Events - Colloquia & Seminars
CCIS Colloquium Spring 2006
Designed to Effectively Frustrate:
Technical Copyright Protection and the Agency of Users
Speaker: Prof. Tarleton Gillespie (Cornell University, Ithaca, NY)
Host: Carole Hafner
Date: Thursday, February 23, 2006
Talk: 3:00 pm, 110 WVH
Abstract
Recently, the major U.S. music and movie companies have pursued a dramatic renovation in their strategies for copyright enforcement. This shift, from the "code" of law to the "code" of software, looks to technologies to regulate or make unavailable those uses of content traditionally governed by the law.

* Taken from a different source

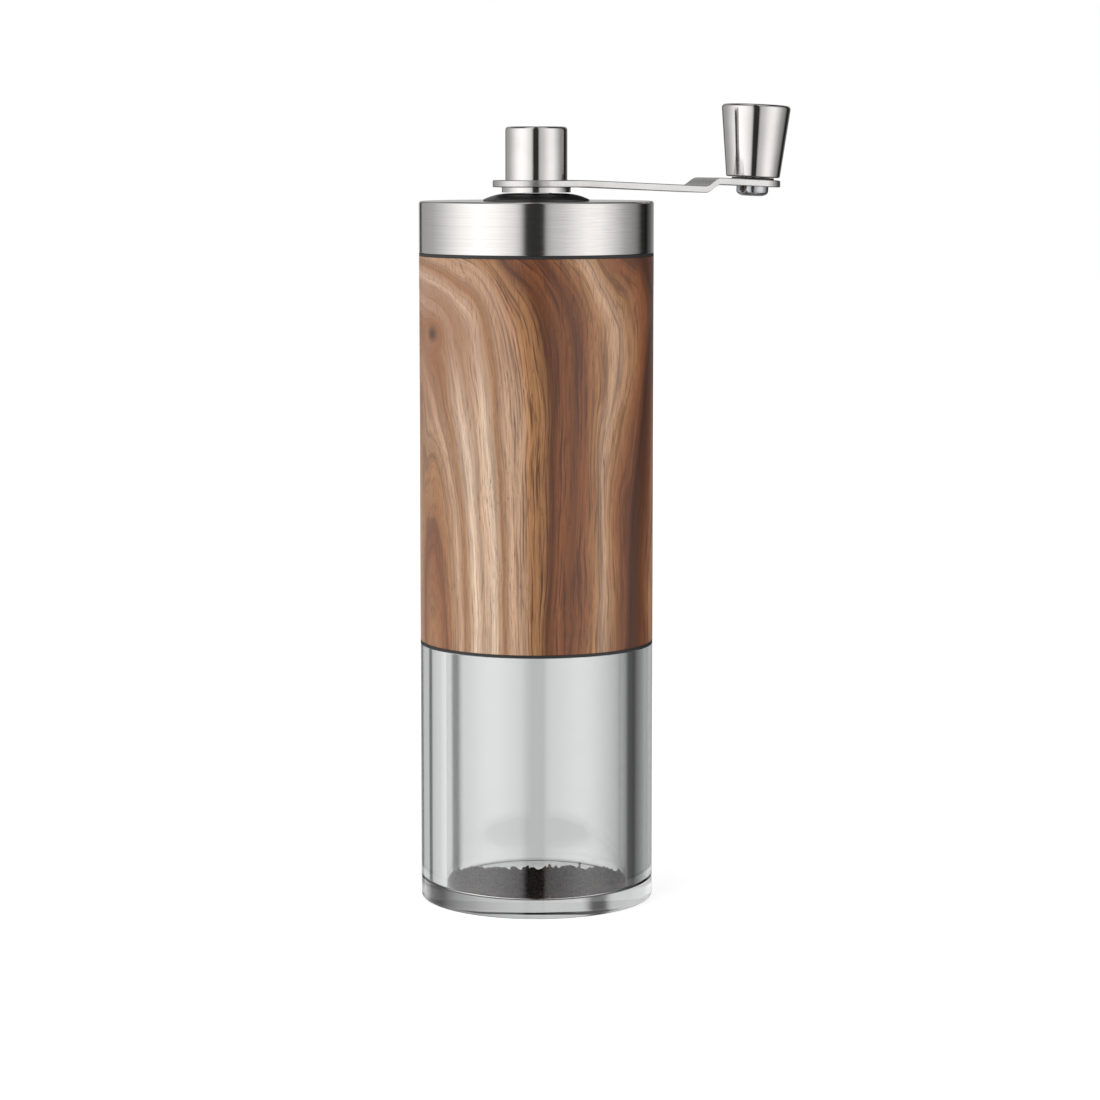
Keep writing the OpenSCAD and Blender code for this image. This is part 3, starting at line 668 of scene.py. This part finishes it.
# Stainless 304, polished and then brushed round with a fine belt. The lines are drawn 0.25 mm
# apart, about five times coarser than they are.
brushed_stainless, tree, place = new_material("brushed stainless steel")
level = add_node(tree, "ShaderNodeVectorMath", {0: place, 1: (1, 1, 0)}, operation="MULTIPLY")
brush_place = add_node(tree, "ShaderNodeCombineXYZ", {
    "X": add_node(tree, "ShaderNodeVectorMath", {0: level}, operation="LENGTH"),
    "Y": add_node(tree, "ShaderNodeSeparateXYZ", {"Vector": place}).outputs["Z"],
    "Z": add_node(tree, "ShaderNodeVectorMath", {0: place, 1: (0.03, 0.02, 0)},
                  operation="DOT_PRODUCT")})
brushing = add_node(tree, "ShaderNodeTexNoise", {
    "Vector": brush_place, "Scale": 1 / 0.25, "Detail": 3.0, "Roughness": 0.7})
add_node(tree, "ShaderNodeOutputMaterial", {"Surface": add_node(tree, "ShaderNodeBsdfPrincipled", {
    "Metallic": 1.0,
    "Base Color": add_node(tree, "ShaderNodeValToRGB", {"Fac": brushing}, stops=[
        (0.3, srgb("#aeacaa")), (0.7, srgb("#bbb9b7"))]),
    "Roughness": add_node(tree, "ShaderNodeMapRange", {
        "Value": brushing, "From Min": 0.3, "From Max": 0.7, "To Min": 0.08, "To Max": 0.15}),
    "Normal": add_node(tree, "ShaderNodeBump", {
        "Height": brushing, "Strength": 0.2, "Distance": 0.0015 * MM})})})

shell = new_piece("lid_cap", turned([
    (shell_r - shell_wall, shell_bottom, 0.1), (shell_r, shell_bottom, 0.2),
    (shell_r, shell_top, 0.5), (dome_rim_r, shell_top, 0.1), (dome_rim_r, shell_top - shell_wall),
    (shell_r - shell_wall, shell_top - shell_wall)], steps=256),
    brushed_stainless, "lid", "lid_shell")
weight_normals(shell)


# --- Crank --------------------------------------------------------------------------------------
# A tapered strip of stainless steel, pressed and tumbled, drooping outwards to a joggled pad. Its
# turned and polished hub is riveted through it to a collar below.
arm_hub_r = 9.3
arm_pad_r = 6.0
arm_t = 1.5
arm_rounding = 0.25
end_steps = 96
crank_reach = 50.5
arm_flat_x = 8.5
arm_droop = math.radians(2.6)
joggle_from, joggle_to, joggle_rise = 36.4, 40.0, 1.9
joggle_steps = 8
flat_bend = 0.5
arm_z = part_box("hub_collar")[1].z / MM


def arm_bend(x):
    """Height of the arm's underside at x above its flat end, in mm."""
    droop = -max(0.0, x - arm_flat_x) * math.tan(arm_droop)
    part = max(0.0, min(1.0, (x - joggle_from) / (joggle_to - joggle_from)))
    return droop + joggle_rise * part * part * (3 - 2 * part)


# Tumbled stainless: an even satin of tiny dents with fine handling marks.
satin_stainless, tree, place = new_material("tumbled stainless steel")
dents = add_node(tree, "ShaderNodeTexNoise", {"Vector": place, "Scale": 1 / 0.3, "Detail": 3.0})
haze = add_node(tree, "ShaderNodeTexNoise", {"Vector": place, "Scale": 1 / 6, "Detail": 3.0})
add_node(tree, "ShaderNodeOutputMaterial", {"Surface": add_node(tree, "ShaderNodeBsdfPrincipled", {
    "Metallic": 1.0,
    "Base Color": add_node(tree, "ShaderNodeValToRGB", {"Fac": haze}, stops=[
        (0.3, srgb("#a9a8a7")), (0.7, srgb("#b4b3b2"))]),
    "Roughness": add_node(tree, "ShaderNodeMapRange", {
        "Value": dents, "From Min": 0.3, "From Max": 0.7, "To Min": 0.24, "To Max": 0.36}),
    "Normal": add_node(tree, "ShaderNodeBump", {
        "Height": dents, "Strength": 0.3, "Distance": 0.01 * MM})})})

# The flat blank is the outer arcs of two discs joined by straight edges that touch both. It is cut
# across where it bends, thickened, rounded all along its rims and then bent.
mesh = bmesh.new()
taper = math.asin((arm_hub_r - arm_pad_r) / crank_reach)
for centre, radius, far_side in ((0, arm_hub_r, -1), (crank_reach, arm_pad_r, 1)):
    disc = bmesh.ops.create_circle(mesh, radius=radius * MM, segments=end_steps)
    bmesh.ops.rotate(mesh, verts=disc["verts"], cent=(0, 0, 0),
                     matrix=Matrix.Rotation(math.pi / 2 - taper, 3, "Z"))
    gone = [v for v in disc["verts"] if (v.co.x / MM / radius - math.sin(taper)) * far_side < -1e-4]
    kept = [v for v in disc["verts"] if v not in gone]
    bmesh.ops.translate(mesh, verts=kept, vec=(centre * MM, 0, 0))
    bmesh.ops.delete(mesh, geom=gone, context="VERTS")
outline = sorted(mesh.verts, key=lambda v: math.atan2(v.co.y, v.co.x - crank_reach / 2 * MM))
for edge in mesh.edges[:]:
    mesh.edges.remove(edge)
mesh.faces.new(outline)
bend_x = [arm_flat_x + flat_bend * step for step in range(-1, 2)]
bend_x += [joggle_from + (joggle_to - joggle_from) * step / joggle_steps
           for step in range(joggle_steps + 1)]
for x in bend_x:
    bmesh.ops.bisect_plane(mesh, geom=mesh.verts[:] + mesh.edges[:] + mesh.faces[:],
                           plane_co=(x * MM, 0, 0), plane_no=(1, 0, 0))
top = bmesh.ops.extrude_face_region(mesh, geom=mesh.faces[:])
bmesh.ops.translate(mesh, verts=[v for v in top["geom"] if isinstance(v, bmesh.types.BMVert)],
                    vec=(0, 0, arm_t * MM))
bmesh.ops.recalc_face_normals(mesh, faces=mesh.faces[:])
rims = [e for e in mesh.edges if len(e.link_faces) == 2 and e.calc_face_angle() > math.radians(60)]
bmesh.ops.bevel(mesh, geom=rims, offset=arm_rounding * MM, offset_type="OFFSET", segments=3,
                profile=0.5, affect="EDGES", material=-1)
for vert in mesh.verts:
    vert.co.z += (arm_z + arm_bend(vert.co.x / MM)) * MM
arm = new_piece("crank_strip", mesh, satin_stainless, "crank", "crank_arm")
weight_normals(arm)

# Stainless bar, turned and buffed to a mirror, with the last trace of its turning lines.
polished_stainless = steel(
    "polished stainless steel", "#aeacaa", "#b6b4b2", 5.0, 0.08, relief_mm=0.0)
wear(polished_stainless, "crank_hub", "hub_collar")


# --- Knob ---------------------------------------------------------------------------------------
# A solid turned knob, wider at the top, that spins on a shoulder screw from under the arm's pad.
knob_gap, knob_top = 0.5, 16.19
knob_foot_r, knob_top_r = 5.85, 7.6
knob_bore_r, knob_bore_top = 3.6, 12.5
pad_top = arm_z + arm_t - (crank_reach - arm_flat_x) * math.tan(arm_droop) + joggle_rise
on_pad = (Matrix.Translation(Vector((crank_reach, 0, pad_top)) * MM)
          @ Matrix.Rotation(arm_droop, 4, "Y"))
mesh = turned([
    (0, knob_top), (knob_top_r, knob_top, 0.9), (knob_foot_r, knob_gap, 0.3),
    (knob_bore_r, knob_gap, 0.2), (knob_bore_r, knob_bore_top), (0, knob_bore_top)], steps=128)
mesh.transform(on_pad)
knob = new_piece("knob", mesh, polished_stainless, "knob", "crank_knob")
weight_normals(knob)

Many are worried about the compliance rules built into such systems: design mandates telling manufacturers what their users can and cannot be allowed to do under particular conditions. But these rules include a second set of limitations: robustness rules. These obligate manufacturers to build their devices such that they prevent users from tinkering with them. Not only must the technology regulate its users, it must be inscrutable to them. I will examine this aspect of technical copyright enforcement, looking particularly at the CSS encryption used in DVDs and the recent "broadcast flag" proposed for digital television. In the name of preventing piracy, these arrangements threaten to undermine users sense of agency with their technologies.
Biography
Prof. Tarleton Gillespie researches recent controversies concerning copyright and the Internet to investigate the historical contestation over the nature of authorship and ownership, the character and characterization of new technologies, and the regulation of communication through the arrangement of material technologies, legal constraints, and political and economic institutions. His book on the subject, Technology Rules: Copyright and the Re-Alignment of Digital Culture, will be published in Fall 2006 by MIT Press. His broader interests include the peer-to-peer file-sharing debates, mobility of technological metaphors, theories of authorship, the critical discourse around technology, animation and children's media, and the cultural implications of the First Amendment. He is affiliated with the Information Science program and the Department of Science and Technology Studies.